Note that AddAsync() is marked with the async token and has defined an await context. As well, the Sum() method is spinning off a new Task to perform the unit of work. In any case, lo and behold, when you run the program, you find that 10 plus 10 is still indeed 20. Note, however, that you do have two unique thread IDs.

***** Adding with Thread objects *****
ID of thread in Main(): 1
ID of thread in Add(): 3
10 + 10 is 20
Other thread is done!

Image Source Code The AddWithThreadsAsync project is in the Chapter 19 subdirectory.

So, as you can see, the async and await keywords can simplify the process of invoking methods on a secondary thread of execution. While you have worked through only a few examples of what can be done with this aspect of the C# language, you are in a good position for further exploration.

Summary

This chapter began by examining how .NET delegate types can be configured to execute a method in an asynchronous manner. As you have seen, the BeginInvoke() and EndInvoke() methods allow you to indirectly manipulate a secondary thread with minimum fuss and bother. During this discussion, you were also introduced to the IAsyncResult interface and AsyncResult class type. As you learned, these types provide various ways to synchronize the calling thread and obtain possible method return values.

The next part of this chapter examined the role of the System.Threading namespace. As you learned, when an application creates additional threads of execution, the result is that the program in question is able to carry out numerous tasks at (what appears to be) the same time. You also examined several manners in which you can protect thread-sensitive blocks of code to ensure that shared resources do not become unusable units of bogus data.

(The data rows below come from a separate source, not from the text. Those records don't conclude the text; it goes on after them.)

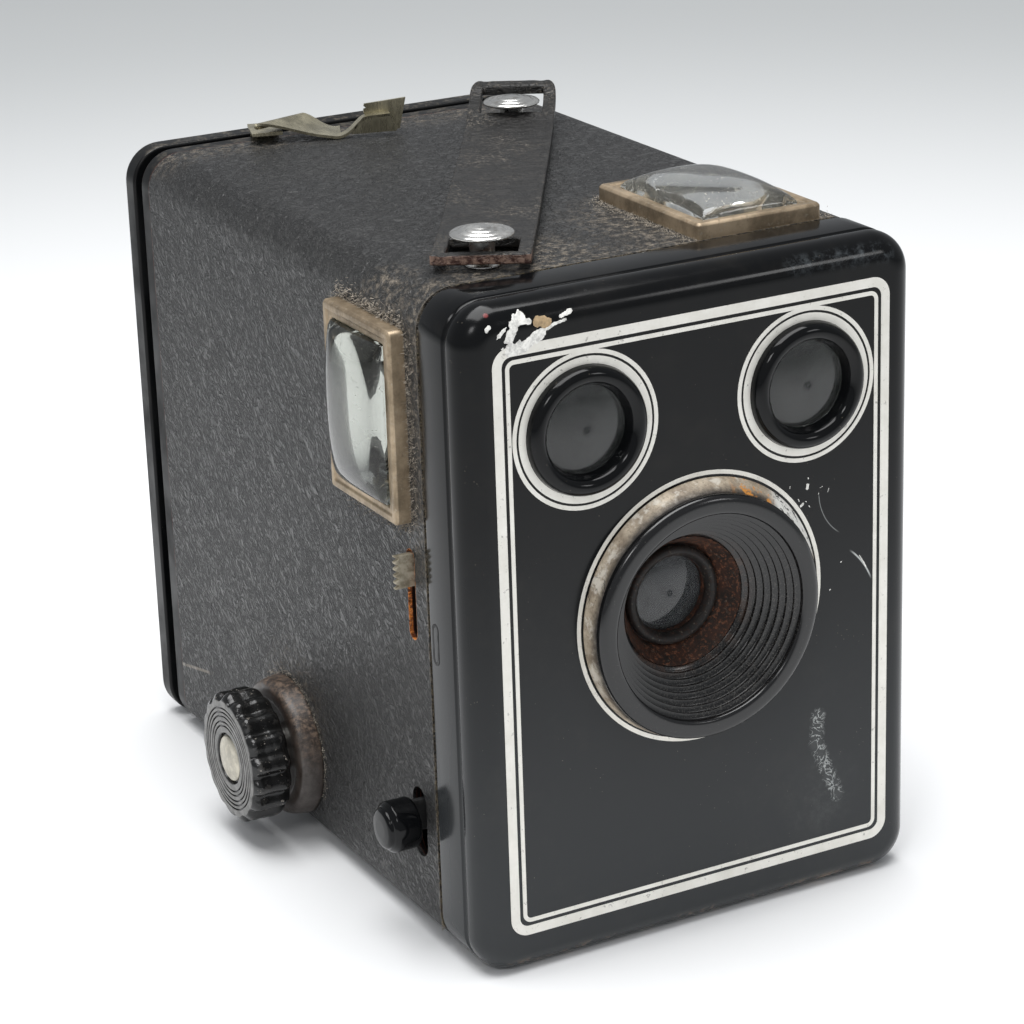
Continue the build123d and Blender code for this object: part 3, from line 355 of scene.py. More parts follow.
def plated(name, color=(0.40, 0.335, 0.235), rough=0.42, metal=0.85, stain=1.0):
    """Tarnished nickel or dull plated brass with speckled corrosion and pale dusty specks."""
    m = Look(name, color, rough, Metallic=metal)
    cloud = m.noise(120, 5, 0.7)
    spots = m.span(m.noise(900, 4, 0.75), 0.56, 0.68)
    brown = spots * m.span(m.noise(200, 3), 0.42, 0.62, 0.0, 0.75 * stain)
    brushed = m.noise(1.0, 3, 0.6, vector=m.scaled((3000, 3000, 420)))
    dark = tuple(c * 0.62 for c in color)
    light = tuple(min(1.0, c * 1.35 + 0.04) for c in color)
    base = m.mix(m.span(cloud, 0.35, 0.68), dark, light)
    base = m.mix(brown, base, (0.13, 0.085, 0.045))
    base = m.mix(m.span(m.noise(1500, 3, 0.7), 0.58, 0.7) * (0.5 * stain), base, (0.45, 0.40, 0.32))
    m.set("Metallic", m.math("SUBTRACT", metal, brown * 0.6, clamp=True))
    return m.finish(base, m.span(brushed, 0.3, 0.7, rough * 0.75, rough * 1.2) + brown * 0.25,
                    brushed * 0.4 + brown, 0.02, 0.5)


def aluminium(name):
    """Bright turned aluminium with dull patches."""
    m = Look(name, (0.76, 0.75, 0.72), 0.24, Metallic=1.0)
    color = m.mix(m.span(m.noise(500, 4, 0.7), 0.5, 0.75), (0.80, 0.79, 0.76), (0.48, 0.45, 0.40))
    return m.finish(color, m.span(m.noise(300, 4), 0.3, 0.7, 0.16, 0.36), m.noise(900, 3), 0.012, 0.4)


def lines_look():
    """Silver paint of the trim lines, worn through in places."""
    m = Look("silver_lines", (0.62, 0.60, 0.55), 0.36, Metallic=0.25)
    worn = m.span(m.noise(750, 4, 0.75), 0.60, 0.68)
    tone = m.mix(m.noise(240, 4, 0.7), (0.66, 0.64, 0.57), (0.95, 0.93, 0.88))
    m.set("Base Color", m.mix(worn * 0.55, tone, (0.10, 0.09, 0.08)))
    m.set("Roughness", m.span(m.noise(400, 3), 0.3, 0.7, 0.28, 0.5))
    return m.mat


def lens_space(m):
    """Distance from the lens axis and the direction round it, as sockets."""
    center = Vector((mid("ribbed_hood").x, 0, mid("ribbed_hood").z)) * MM
    flat = m.vmath("MULTIPLY", m.vmath("SUBTRACT", m.pos, center), (1, 0, 1))
    return m.vmath("LENGTH", flat), m.vmath("DOT_PRODUCT", m.vmath("NORMALIZE", flat), (-0.71, 0, 0.71))


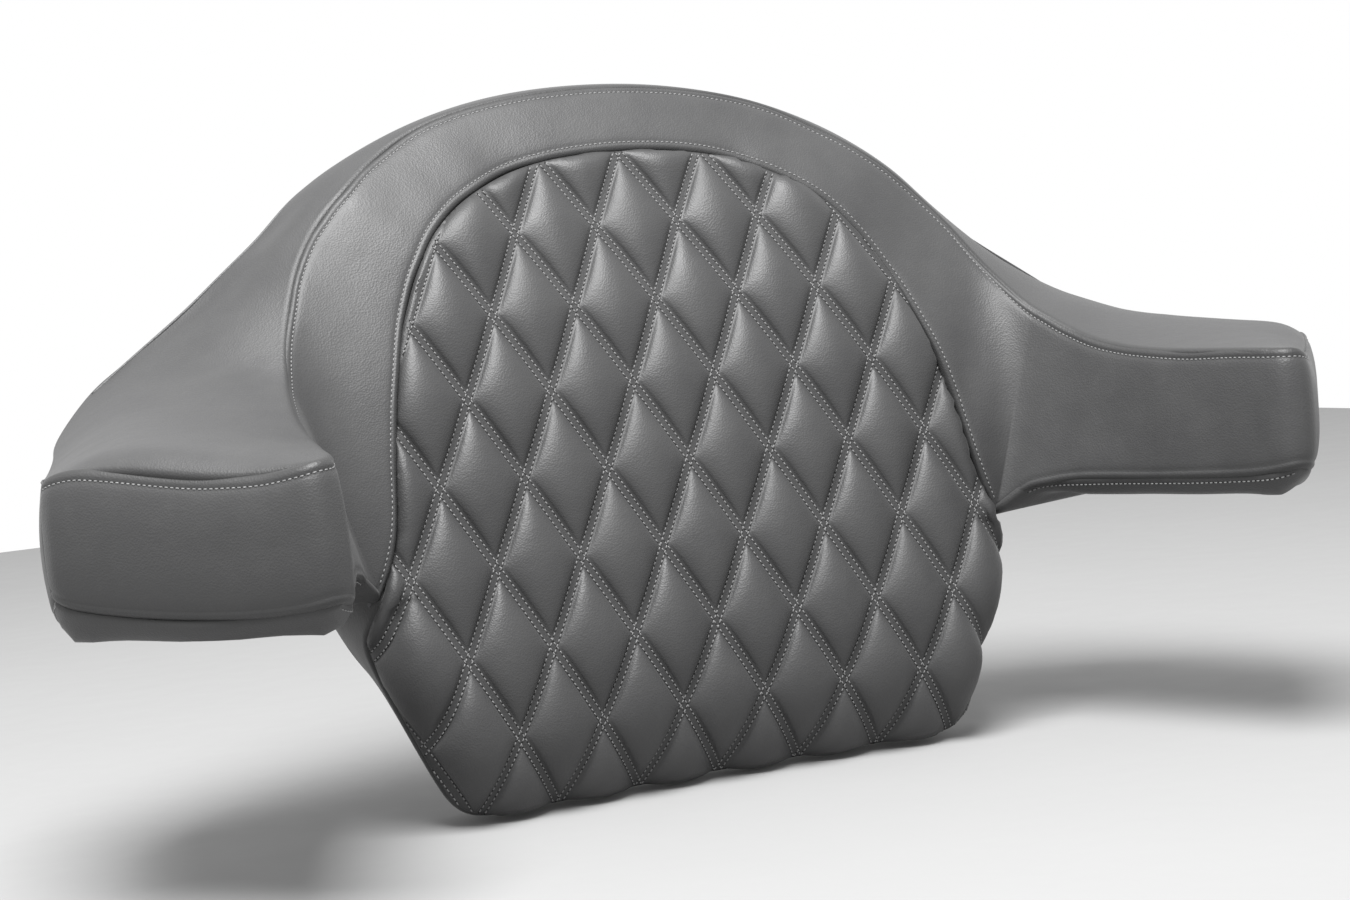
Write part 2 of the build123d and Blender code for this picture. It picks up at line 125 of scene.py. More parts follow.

This chapter then examined some new models for working with multithreaded development introduced with .NET 4.0, specifically the Task Parallel Library and PLINQ. I wrapped things up by covering the role of the async and await keywords. As you have seen, these keywords are using many types of the TPL framework in the background; however, the compiler does a majority of the work to create the complex threading and synchronization code on your behalf.